Go through the material below and copy each line where the word "empty" appears.

## BEGIN Supplied information

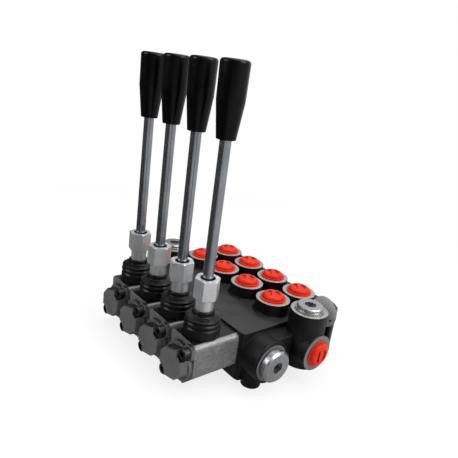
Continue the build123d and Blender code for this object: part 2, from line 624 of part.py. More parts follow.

## END Supplied information
## BEGIN Supplied information

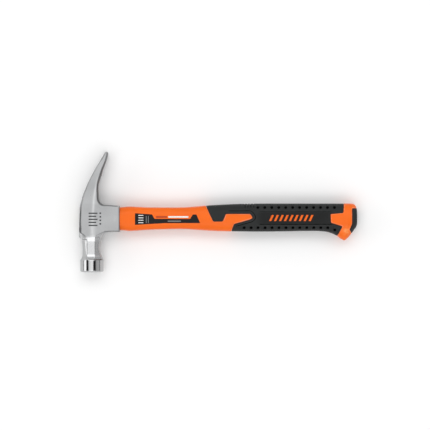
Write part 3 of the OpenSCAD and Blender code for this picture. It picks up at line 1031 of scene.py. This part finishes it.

## END Supplied information
## BEGIN Supplied information

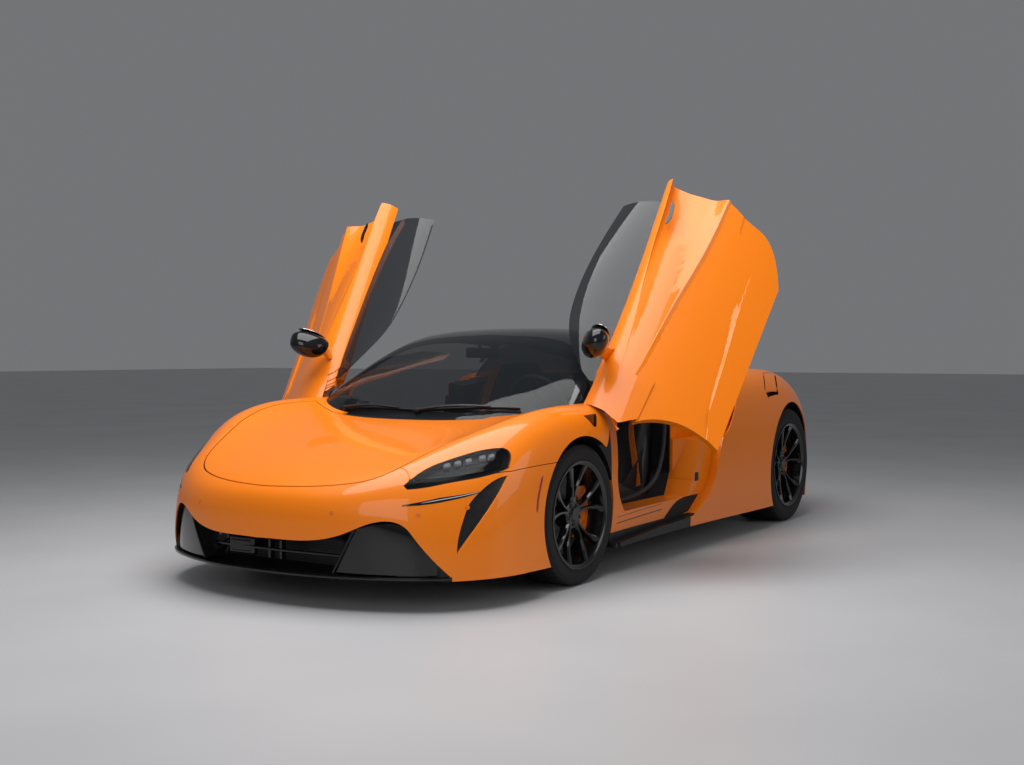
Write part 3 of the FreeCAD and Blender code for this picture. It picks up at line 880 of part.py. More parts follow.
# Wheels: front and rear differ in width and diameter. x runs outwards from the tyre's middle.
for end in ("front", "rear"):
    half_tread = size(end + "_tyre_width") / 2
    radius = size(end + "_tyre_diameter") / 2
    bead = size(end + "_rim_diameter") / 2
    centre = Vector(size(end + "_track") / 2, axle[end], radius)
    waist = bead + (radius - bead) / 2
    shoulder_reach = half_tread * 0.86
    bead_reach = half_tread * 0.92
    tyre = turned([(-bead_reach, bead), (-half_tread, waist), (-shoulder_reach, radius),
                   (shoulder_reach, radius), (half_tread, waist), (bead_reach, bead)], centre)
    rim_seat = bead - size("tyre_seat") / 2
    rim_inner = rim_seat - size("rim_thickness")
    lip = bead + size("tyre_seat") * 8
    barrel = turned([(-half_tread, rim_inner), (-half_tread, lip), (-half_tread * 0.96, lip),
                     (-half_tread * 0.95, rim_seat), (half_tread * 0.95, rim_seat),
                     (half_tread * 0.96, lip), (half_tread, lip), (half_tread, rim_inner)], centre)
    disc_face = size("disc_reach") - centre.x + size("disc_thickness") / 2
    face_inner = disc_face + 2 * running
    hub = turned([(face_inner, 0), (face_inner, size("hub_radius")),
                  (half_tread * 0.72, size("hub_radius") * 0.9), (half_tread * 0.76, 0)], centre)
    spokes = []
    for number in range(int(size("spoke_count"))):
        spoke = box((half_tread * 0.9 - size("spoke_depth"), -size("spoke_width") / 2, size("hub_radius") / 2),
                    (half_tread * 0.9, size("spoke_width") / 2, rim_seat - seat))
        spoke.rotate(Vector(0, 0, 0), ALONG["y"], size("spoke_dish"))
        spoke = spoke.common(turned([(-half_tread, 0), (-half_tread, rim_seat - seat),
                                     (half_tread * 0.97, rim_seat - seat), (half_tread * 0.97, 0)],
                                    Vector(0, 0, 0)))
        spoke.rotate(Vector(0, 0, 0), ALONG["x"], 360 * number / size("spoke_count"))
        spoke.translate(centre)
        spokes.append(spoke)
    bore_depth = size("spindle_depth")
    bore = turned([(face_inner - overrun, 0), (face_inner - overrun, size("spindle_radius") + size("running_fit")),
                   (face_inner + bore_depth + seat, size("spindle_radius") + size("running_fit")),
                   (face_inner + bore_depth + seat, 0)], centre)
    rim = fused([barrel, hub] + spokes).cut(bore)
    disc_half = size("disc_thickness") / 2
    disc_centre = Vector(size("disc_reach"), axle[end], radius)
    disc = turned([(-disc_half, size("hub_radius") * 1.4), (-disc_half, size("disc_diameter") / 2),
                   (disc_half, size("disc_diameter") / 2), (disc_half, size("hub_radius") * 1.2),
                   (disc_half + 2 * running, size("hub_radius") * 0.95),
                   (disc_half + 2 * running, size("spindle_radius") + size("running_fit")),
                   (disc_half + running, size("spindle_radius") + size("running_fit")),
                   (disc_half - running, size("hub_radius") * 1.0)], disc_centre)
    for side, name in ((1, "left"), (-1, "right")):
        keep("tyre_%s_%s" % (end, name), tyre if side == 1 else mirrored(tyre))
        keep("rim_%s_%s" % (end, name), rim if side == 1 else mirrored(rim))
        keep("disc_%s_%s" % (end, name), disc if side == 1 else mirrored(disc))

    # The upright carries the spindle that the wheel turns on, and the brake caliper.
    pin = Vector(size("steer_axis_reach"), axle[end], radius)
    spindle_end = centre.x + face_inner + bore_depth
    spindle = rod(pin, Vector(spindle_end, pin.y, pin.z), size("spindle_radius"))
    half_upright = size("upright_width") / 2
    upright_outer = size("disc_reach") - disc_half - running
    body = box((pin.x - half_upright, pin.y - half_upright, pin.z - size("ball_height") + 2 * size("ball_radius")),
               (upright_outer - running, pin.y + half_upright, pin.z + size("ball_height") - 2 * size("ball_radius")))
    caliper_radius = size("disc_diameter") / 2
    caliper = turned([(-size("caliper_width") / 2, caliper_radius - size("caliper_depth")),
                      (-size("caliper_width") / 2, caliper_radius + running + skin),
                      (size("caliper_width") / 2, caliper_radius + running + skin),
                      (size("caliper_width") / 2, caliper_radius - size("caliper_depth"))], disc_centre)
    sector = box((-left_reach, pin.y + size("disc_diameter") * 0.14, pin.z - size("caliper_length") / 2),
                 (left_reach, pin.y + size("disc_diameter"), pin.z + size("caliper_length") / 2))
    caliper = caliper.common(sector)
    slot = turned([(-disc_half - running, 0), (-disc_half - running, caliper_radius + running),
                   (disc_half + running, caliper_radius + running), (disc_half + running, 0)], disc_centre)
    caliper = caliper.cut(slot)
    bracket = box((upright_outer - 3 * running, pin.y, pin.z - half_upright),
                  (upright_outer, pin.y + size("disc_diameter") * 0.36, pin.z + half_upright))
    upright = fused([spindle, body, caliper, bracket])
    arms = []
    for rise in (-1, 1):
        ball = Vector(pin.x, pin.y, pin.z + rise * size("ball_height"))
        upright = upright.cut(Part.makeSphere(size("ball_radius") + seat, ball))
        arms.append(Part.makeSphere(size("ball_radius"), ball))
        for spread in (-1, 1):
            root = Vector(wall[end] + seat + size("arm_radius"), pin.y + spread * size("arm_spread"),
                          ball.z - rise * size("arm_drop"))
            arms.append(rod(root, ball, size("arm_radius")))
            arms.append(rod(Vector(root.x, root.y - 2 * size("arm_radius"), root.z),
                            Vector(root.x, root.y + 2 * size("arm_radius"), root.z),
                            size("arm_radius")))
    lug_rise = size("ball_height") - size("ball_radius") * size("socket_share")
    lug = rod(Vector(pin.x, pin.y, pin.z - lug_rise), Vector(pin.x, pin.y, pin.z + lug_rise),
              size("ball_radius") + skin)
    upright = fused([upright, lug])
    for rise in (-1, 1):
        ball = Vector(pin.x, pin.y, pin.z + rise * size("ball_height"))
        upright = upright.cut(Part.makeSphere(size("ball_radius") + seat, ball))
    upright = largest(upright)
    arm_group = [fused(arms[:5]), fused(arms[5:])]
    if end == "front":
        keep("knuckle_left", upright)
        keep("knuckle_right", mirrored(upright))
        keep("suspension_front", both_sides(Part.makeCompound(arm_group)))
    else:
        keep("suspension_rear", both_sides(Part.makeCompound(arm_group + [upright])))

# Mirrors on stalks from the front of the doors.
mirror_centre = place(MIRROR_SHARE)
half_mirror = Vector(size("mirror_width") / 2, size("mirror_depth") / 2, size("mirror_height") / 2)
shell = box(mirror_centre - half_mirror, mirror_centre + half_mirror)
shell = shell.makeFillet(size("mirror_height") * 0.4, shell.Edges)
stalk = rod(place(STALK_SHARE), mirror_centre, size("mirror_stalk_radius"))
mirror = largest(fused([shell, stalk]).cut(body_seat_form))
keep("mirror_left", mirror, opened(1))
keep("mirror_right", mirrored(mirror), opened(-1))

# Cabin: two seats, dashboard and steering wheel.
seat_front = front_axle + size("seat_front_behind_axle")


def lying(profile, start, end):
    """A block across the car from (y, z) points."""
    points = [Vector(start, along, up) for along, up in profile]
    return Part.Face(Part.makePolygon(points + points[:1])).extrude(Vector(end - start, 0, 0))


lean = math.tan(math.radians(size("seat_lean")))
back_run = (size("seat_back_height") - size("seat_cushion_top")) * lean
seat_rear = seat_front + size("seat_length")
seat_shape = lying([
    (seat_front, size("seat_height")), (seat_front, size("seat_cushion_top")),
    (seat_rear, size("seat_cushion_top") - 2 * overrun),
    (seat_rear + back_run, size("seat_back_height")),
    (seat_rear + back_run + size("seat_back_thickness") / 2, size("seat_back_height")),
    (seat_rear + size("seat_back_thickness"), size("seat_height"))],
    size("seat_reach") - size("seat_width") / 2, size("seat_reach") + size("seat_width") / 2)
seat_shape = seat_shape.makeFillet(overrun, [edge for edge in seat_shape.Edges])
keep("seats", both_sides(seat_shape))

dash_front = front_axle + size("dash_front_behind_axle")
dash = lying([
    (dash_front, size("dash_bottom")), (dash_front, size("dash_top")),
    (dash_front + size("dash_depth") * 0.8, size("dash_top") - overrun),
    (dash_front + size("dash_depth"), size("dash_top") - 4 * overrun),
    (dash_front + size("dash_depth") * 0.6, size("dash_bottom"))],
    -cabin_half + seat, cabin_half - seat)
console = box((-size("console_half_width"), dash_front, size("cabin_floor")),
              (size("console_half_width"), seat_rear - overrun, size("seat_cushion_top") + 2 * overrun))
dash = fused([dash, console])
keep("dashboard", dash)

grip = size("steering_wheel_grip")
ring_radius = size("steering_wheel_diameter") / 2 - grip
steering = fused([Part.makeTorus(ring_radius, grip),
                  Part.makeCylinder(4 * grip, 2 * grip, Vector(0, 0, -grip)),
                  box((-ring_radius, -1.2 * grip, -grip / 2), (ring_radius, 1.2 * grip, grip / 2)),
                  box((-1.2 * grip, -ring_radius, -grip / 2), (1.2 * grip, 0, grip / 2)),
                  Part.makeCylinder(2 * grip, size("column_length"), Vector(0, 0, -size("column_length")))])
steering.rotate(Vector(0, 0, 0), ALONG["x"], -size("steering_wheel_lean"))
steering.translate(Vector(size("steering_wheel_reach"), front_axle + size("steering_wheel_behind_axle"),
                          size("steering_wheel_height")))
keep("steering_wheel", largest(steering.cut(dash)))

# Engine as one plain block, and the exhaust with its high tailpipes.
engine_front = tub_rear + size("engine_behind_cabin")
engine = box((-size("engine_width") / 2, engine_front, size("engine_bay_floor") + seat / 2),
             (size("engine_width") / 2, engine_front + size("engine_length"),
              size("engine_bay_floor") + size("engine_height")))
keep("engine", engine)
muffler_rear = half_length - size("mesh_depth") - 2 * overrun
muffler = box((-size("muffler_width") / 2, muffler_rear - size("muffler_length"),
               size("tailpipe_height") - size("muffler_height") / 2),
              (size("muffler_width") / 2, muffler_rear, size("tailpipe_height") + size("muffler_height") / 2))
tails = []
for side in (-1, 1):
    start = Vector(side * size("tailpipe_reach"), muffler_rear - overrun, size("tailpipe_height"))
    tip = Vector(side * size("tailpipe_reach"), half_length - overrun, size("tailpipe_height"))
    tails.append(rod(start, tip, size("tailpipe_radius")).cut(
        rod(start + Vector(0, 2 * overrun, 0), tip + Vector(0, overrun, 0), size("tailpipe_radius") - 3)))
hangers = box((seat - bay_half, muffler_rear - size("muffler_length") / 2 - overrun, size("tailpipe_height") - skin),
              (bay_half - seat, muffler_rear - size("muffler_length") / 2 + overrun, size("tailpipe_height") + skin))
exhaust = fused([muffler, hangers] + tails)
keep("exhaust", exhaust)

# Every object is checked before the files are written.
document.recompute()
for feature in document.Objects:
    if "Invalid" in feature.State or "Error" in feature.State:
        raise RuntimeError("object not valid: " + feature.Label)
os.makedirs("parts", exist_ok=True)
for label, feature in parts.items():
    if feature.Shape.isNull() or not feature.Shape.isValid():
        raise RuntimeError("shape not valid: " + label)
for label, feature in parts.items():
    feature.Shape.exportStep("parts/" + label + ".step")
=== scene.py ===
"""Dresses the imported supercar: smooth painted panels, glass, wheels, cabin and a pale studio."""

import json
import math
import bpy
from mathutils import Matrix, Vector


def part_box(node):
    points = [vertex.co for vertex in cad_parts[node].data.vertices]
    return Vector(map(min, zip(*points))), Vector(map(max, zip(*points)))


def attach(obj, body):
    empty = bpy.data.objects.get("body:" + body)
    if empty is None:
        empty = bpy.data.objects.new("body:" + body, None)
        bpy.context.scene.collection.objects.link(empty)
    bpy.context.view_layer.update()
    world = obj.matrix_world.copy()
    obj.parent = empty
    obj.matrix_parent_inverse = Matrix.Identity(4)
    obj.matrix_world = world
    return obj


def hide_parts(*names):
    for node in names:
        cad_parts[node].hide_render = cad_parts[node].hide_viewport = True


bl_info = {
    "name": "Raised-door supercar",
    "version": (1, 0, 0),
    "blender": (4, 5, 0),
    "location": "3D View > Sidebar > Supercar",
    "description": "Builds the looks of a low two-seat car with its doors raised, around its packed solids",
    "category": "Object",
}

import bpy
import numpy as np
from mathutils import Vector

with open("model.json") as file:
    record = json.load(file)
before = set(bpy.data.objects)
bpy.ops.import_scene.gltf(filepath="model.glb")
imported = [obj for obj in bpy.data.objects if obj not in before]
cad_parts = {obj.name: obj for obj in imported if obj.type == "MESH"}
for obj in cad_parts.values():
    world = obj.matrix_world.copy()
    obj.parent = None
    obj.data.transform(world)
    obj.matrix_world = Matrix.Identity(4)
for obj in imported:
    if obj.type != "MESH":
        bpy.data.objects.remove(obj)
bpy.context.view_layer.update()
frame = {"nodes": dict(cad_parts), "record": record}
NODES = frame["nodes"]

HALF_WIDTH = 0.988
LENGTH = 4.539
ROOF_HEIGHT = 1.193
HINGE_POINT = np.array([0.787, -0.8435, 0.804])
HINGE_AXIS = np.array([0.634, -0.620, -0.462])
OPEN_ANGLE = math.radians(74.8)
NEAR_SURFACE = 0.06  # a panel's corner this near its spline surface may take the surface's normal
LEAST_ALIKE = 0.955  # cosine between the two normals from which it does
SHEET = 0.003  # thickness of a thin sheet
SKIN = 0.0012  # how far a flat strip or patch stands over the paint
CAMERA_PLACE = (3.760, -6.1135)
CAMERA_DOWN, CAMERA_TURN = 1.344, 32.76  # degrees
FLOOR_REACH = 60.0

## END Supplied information

Task answer:
    empty = bpy.data.objects.get("body:" + body)
    if empty is None:
        empty = bpy.data.objects.new("body:" + body, None)
        bpy.context.scene.collection.objects.link(empty)
    obj.parent = empty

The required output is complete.